Advanced segmentation functions and automation capabilities are what makes Pardot the robust tool that it is.
Pardot best practice is to create dynamic lists for groups of users when you can instead of uploading static lists. This will ensure that your information stays current and you always have the most accurate list. Manual lists may always need to be uploaded following an event, or when acquiring a list from another source. However, if the prospect group can be generated in a Salesforce report, it should really be a dynamic list.
As we discussed above, dynamic lists can be pulled to match all prospects with their CRM status of Contact or Lead. They can in fact be pulled based on any identifying criteria such as custom field values, scores, or the sales rep that is assigned to them. In addition, a dynamic list can be pulled for prospect behaviors such as accessing a certain file, filling out a certain form, or opening an email.
When you are done with lists, go ahead and add an archive date for them so that they no longer appear your list view. You will always be able to pull up all Archived Lists if you need them again down the road.
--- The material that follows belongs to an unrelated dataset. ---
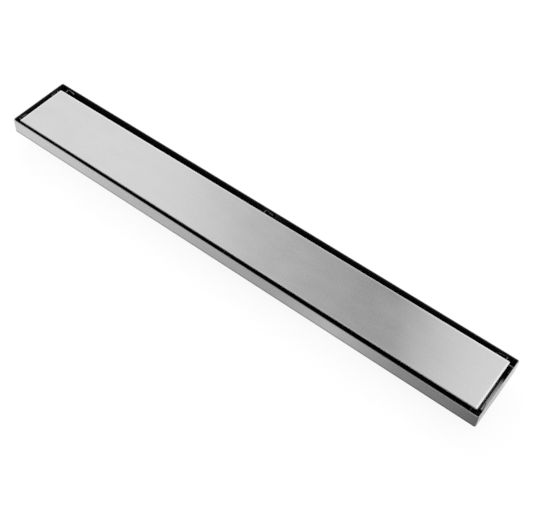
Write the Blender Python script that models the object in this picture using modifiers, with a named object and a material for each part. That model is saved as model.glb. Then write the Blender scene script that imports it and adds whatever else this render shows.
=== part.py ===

Tagging is helpful in situations where you want to note something about a prospect, but not necessarily pull them into a unique list at this point. Tags can be used to trigger automation rules, add prospects to a workflow, or just store passive information about a prospect. If it is necessary in the future, you can always pull a dynamic list in the future based on all prospects that match a particular tag or group of tags.
Some of the most commonly used tags include “hot”, “cold”, and “inactive”. Pardot can also be leveraged to apply these tags to your prospects based on their behaviors. For example, you can set an automation rule to add the tag “inactive” to any prospect that doesn’t open an email for 60 days.
Another great use case is to apply tags for different page views on your website. When your prospect engages with a page about a particular product or service, you can tag them as such. Or, if they read content pertaining to a certain industry, you can apply a tag for that.